-- Begin --
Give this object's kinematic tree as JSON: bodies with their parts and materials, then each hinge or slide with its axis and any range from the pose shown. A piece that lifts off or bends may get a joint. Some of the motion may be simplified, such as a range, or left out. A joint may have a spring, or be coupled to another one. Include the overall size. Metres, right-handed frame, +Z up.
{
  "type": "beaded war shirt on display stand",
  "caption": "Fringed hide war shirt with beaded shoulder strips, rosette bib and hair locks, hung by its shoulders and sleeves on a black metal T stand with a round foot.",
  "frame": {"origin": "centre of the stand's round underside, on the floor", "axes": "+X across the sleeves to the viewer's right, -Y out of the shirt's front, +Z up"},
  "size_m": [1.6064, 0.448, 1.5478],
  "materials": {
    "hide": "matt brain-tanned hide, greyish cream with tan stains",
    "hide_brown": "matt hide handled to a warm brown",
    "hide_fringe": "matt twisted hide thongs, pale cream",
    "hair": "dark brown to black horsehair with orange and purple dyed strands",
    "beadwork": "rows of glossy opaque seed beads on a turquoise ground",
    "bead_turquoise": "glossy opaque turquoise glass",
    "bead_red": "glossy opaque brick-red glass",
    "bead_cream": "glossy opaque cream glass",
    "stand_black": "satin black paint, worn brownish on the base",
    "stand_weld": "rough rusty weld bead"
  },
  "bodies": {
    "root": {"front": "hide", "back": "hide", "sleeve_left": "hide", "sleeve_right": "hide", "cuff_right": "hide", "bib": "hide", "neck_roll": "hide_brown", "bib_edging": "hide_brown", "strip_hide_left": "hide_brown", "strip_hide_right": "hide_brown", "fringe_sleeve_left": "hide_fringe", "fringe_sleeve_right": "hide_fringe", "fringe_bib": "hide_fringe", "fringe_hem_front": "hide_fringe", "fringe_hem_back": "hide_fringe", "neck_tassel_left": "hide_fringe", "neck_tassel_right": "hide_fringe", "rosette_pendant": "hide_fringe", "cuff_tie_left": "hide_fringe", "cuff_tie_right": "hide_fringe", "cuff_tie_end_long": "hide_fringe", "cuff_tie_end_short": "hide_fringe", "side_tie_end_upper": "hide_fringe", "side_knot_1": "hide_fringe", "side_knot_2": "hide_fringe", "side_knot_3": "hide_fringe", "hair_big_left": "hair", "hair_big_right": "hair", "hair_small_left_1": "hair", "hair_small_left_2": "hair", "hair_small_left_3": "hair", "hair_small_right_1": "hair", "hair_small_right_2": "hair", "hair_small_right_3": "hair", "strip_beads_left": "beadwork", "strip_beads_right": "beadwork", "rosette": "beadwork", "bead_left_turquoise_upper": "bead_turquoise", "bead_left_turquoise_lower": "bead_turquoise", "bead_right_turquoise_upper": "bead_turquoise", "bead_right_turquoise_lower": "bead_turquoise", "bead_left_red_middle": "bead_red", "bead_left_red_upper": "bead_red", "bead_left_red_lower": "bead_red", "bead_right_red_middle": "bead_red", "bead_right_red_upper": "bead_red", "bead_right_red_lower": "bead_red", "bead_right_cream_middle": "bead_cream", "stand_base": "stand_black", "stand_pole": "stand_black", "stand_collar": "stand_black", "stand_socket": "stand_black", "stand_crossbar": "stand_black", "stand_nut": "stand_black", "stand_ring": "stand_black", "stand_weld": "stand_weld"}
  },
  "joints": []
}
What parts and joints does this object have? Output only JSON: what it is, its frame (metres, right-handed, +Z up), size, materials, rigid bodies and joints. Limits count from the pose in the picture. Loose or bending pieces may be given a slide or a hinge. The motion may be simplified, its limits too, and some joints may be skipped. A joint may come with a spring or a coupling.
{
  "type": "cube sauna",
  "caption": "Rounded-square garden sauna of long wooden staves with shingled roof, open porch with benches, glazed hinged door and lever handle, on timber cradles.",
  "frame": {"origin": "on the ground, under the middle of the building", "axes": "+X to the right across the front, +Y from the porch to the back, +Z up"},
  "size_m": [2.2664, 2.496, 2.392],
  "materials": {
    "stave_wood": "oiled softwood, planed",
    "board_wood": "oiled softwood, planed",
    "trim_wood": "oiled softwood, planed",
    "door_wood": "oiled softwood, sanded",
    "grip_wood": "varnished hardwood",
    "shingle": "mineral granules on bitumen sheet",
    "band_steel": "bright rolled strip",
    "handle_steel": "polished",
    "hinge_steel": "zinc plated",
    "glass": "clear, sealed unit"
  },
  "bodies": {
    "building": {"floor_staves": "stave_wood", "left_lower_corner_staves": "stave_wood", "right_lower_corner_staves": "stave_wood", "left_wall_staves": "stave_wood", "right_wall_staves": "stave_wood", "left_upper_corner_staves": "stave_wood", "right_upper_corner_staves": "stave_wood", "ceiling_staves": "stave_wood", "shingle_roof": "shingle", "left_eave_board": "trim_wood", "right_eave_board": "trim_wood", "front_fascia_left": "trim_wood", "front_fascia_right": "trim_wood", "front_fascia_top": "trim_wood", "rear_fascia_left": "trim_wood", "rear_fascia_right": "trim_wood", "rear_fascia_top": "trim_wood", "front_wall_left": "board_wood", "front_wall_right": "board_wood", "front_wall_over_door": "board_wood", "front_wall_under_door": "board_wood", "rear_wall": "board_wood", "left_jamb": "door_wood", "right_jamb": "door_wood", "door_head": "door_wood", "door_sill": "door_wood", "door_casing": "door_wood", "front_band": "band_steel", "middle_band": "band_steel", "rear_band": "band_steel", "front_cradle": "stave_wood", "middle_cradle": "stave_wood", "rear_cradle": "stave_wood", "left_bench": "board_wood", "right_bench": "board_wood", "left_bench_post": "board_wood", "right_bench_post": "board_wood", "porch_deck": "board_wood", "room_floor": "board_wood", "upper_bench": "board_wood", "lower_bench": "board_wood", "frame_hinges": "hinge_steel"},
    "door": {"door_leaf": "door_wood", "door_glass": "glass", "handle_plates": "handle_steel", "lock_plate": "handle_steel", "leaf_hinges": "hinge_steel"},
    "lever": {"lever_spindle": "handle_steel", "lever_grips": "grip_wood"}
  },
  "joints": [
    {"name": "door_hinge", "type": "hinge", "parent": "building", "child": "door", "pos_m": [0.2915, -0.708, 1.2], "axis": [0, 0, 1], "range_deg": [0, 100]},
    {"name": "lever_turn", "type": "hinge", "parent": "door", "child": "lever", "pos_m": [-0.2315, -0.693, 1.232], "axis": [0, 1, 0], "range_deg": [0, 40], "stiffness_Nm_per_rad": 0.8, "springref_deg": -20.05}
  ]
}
-- End --
-- Begin --
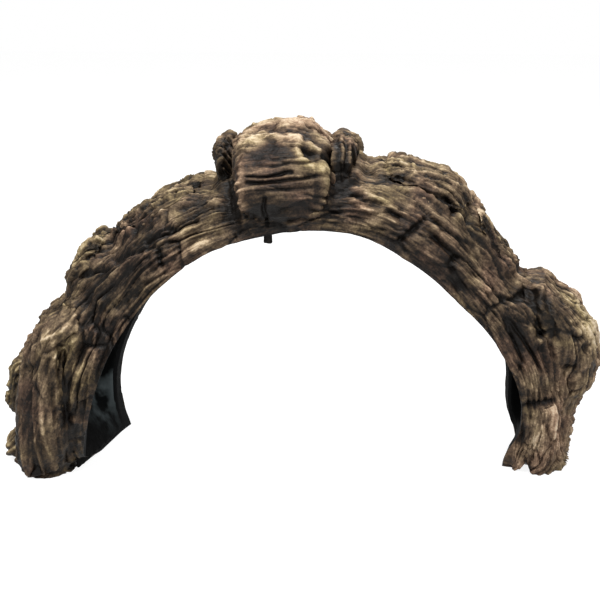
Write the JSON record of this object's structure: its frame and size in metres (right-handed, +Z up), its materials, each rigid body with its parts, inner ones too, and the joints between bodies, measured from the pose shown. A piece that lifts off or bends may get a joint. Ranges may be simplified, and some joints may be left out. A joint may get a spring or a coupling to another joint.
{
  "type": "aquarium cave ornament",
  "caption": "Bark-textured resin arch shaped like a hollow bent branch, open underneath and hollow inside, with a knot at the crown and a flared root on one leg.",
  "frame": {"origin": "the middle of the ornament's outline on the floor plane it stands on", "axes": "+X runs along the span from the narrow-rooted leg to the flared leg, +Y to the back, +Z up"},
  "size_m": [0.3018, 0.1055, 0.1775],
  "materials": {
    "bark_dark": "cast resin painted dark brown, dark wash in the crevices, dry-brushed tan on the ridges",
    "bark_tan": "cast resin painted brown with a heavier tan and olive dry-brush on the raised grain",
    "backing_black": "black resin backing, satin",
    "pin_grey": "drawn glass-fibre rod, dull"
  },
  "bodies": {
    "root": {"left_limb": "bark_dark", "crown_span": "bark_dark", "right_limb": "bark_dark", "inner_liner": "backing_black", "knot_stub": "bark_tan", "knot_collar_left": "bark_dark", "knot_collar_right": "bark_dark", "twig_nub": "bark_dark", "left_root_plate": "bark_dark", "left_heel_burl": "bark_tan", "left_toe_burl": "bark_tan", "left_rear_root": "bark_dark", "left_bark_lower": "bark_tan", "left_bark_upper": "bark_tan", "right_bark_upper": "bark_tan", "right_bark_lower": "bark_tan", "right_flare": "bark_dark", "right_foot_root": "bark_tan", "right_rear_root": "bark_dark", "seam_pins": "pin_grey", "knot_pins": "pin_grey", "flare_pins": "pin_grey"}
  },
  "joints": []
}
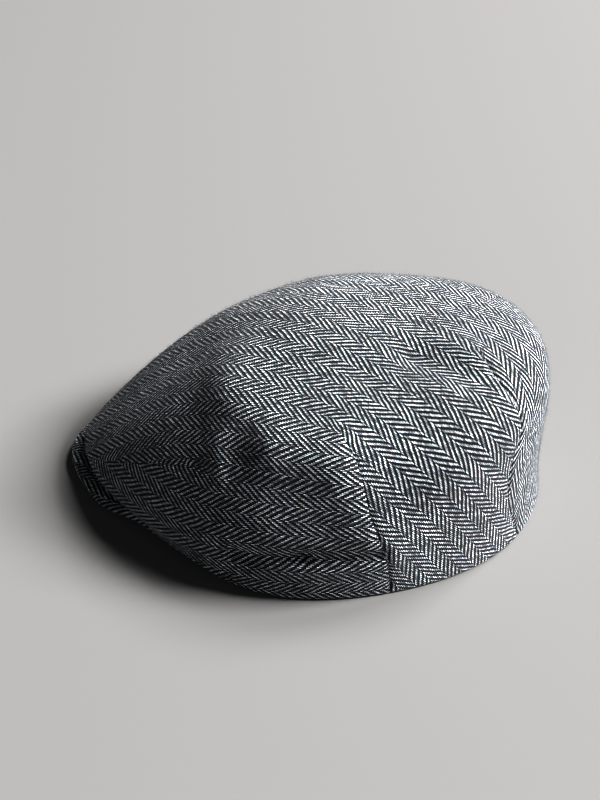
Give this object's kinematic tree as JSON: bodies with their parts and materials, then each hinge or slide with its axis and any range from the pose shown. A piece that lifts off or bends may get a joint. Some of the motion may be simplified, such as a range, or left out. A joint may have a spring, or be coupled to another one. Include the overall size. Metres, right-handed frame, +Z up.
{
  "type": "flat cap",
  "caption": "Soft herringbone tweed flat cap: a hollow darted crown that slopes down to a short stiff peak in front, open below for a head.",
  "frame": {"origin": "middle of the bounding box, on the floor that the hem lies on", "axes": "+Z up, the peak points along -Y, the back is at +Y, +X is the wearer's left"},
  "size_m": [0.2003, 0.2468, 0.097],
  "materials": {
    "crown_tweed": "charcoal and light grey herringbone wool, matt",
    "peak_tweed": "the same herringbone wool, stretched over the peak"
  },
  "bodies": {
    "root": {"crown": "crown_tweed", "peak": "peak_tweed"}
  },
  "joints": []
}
-- End --
-- Begin --
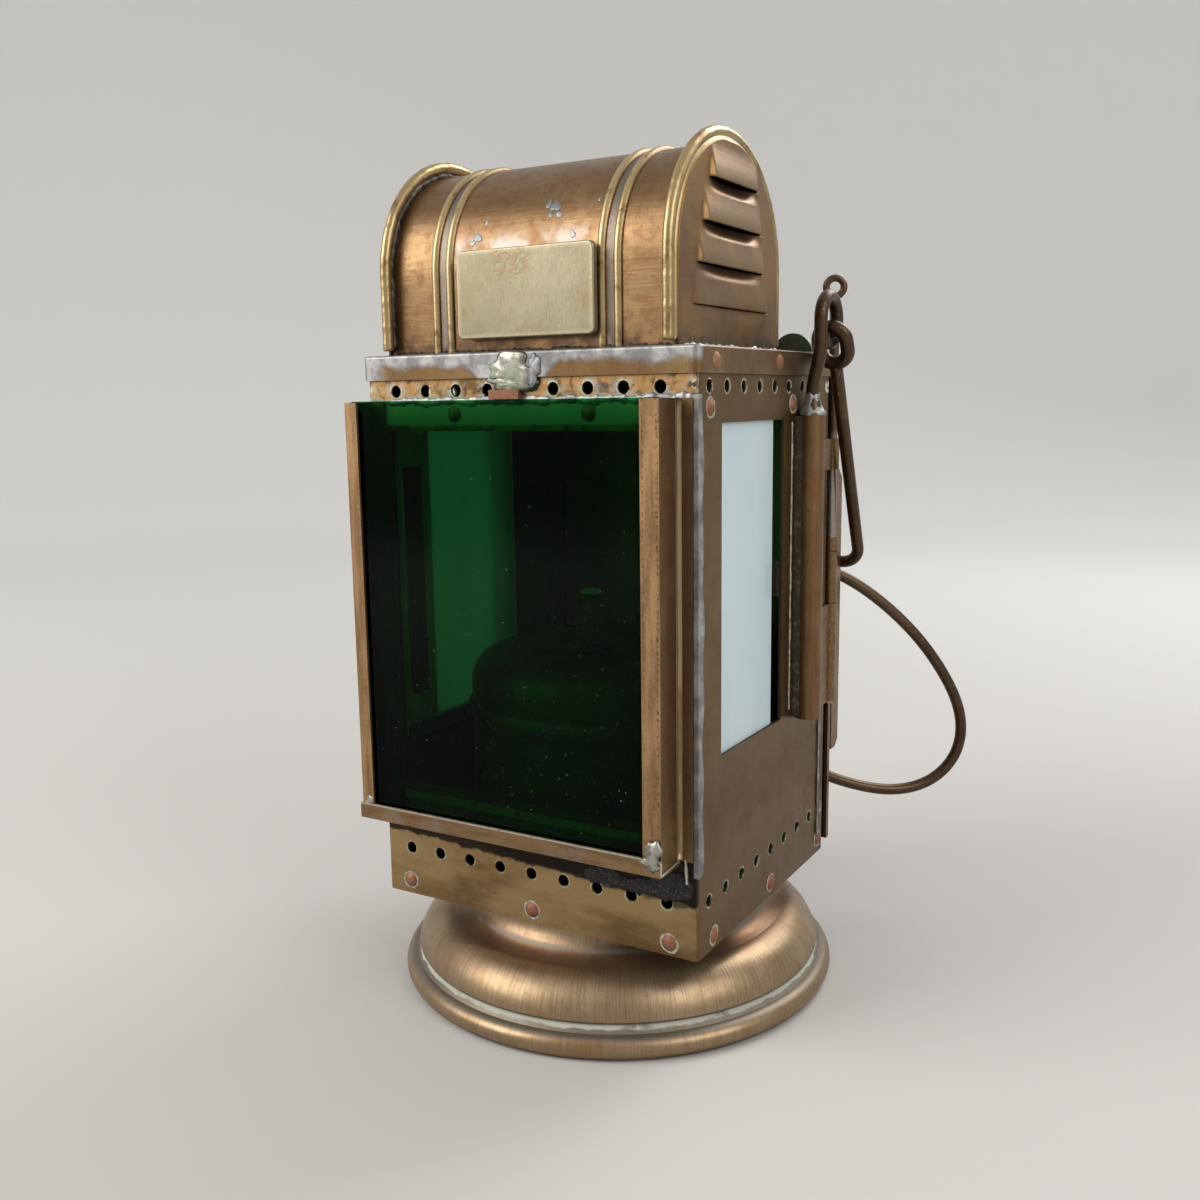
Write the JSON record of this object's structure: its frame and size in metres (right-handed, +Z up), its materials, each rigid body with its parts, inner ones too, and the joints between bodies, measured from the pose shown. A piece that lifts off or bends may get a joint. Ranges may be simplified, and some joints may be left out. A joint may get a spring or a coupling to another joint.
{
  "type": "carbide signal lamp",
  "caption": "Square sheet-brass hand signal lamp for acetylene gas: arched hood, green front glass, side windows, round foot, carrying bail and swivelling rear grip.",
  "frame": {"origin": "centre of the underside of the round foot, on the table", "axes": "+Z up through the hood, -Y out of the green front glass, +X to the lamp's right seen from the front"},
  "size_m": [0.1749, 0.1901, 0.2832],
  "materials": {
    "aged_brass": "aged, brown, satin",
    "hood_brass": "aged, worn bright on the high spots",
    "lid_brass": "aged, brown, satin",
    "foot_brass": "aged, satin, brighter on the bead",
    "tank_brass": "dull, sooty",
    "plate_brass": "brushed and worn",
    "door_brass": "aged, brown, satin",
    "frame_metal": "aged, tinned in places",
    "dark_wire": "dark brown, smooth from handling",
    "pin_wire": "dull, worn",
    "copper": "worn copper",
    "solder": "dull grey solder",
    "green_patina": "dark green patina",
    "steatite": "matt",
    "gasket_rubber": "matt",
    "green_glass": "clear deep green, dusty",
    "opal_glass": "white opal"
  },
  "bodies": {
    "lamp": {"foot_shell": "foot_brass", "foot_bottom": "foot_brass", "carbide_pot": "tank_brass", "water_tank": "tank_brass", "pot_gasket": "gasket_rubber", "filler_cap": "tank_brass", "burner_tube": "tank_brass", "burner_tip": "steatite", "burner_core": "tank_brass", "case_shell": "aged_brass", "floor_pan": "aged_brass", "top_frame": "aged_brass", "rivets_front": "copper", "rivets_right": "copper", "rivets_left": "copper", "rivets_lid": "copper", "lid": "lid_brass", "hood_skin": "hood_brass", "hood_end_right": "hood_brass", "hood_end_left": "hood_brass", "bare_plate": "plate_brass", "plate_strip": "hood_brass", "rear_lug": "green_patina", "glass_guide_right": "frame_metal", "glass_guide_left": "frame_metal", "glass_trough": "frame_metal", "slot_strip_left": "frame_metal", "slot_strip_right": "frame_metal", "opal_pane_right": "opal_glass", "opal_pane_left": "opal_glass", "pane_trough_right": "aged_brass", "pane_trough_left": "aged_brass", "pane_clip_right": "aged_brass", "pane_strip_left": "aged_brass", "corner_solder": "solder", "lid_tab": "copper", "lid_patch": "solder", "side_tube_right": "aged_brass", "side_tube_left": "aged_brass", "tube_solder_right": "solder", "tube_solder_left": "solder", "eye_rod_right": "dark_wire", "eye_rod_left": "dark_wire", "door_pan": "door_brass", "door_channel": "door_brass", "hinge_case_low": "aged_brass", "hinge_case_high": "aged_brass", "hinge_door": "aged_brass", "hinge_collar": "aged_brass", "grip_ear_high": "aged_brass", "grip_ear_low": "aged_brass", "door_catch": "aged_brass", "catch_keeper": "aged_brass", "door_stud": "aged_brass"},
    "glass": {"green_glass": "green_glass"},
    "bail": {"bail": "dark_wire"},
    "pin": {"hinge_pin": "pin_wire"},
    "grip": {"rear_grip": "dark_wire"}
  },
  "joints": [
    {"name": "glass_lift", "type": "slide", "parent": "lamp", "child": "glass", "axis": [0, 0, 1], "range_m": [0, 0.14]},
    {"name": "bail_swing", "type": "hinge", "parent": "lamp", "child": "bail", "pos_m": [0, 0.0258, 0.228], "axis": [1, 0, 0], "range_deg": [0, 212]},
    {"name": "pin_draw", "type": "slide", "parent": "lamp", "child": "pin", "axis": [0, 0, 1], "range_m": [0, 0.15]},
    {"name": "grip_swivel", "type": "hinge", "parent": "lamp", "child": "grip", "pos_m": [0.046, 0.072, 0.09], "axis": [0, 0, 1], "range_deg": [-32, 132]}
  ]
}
-- End --
### WHAT THE TASK REQUIRES
Select every line above that contains the word "slide", and copy it.

### THE SOLUTION
Give this object's kinematic tree as JSON: bodies with their parts and materials, then each hinge or slide with its axis and any range from the pose shown. A piece that lifts off or bends may get a joint. Some of the motion may be simplified, such as a range, or left out. A joint may have a spring, or be coupled to another one. Include the overall size. Metres, right-handed frame, +Z up.
What parts and joints does this object have? Output only JSON: what it is, its frame (metres, right-handed, +Z up), size, materials, rigid bodies and joints. Limits count from the pose in the picture. Loose or bending pieces may be given a slide or a hinge. The motion may be simplified, its limits too, and some joints may be skipped. A joint may come with a spring or a coupling.
Give this object's kinematic tree as JSON: bodies with their parts and materials, then each hinge or slide with its axis and any range from the pose shown. A piece that lifts off or bends may get a joint. Some of the motion may be simplified, such as a range, or left out. A joint may have a spring, or be coupled to another one. Include the overall size. Metres, right-handed frame, +Z up.
    {"name": "glass_lift", "type": "slide", "parent": "lamp", "child": "glass", "axis": [0, 0, 1], "range_m": [0, 0.14]},
    {"name": "pin_draw", "type": "slide", "parent": "lamp", "child": "pin", "axis": [0, 0, 1], "range_m": [0, 0.15]},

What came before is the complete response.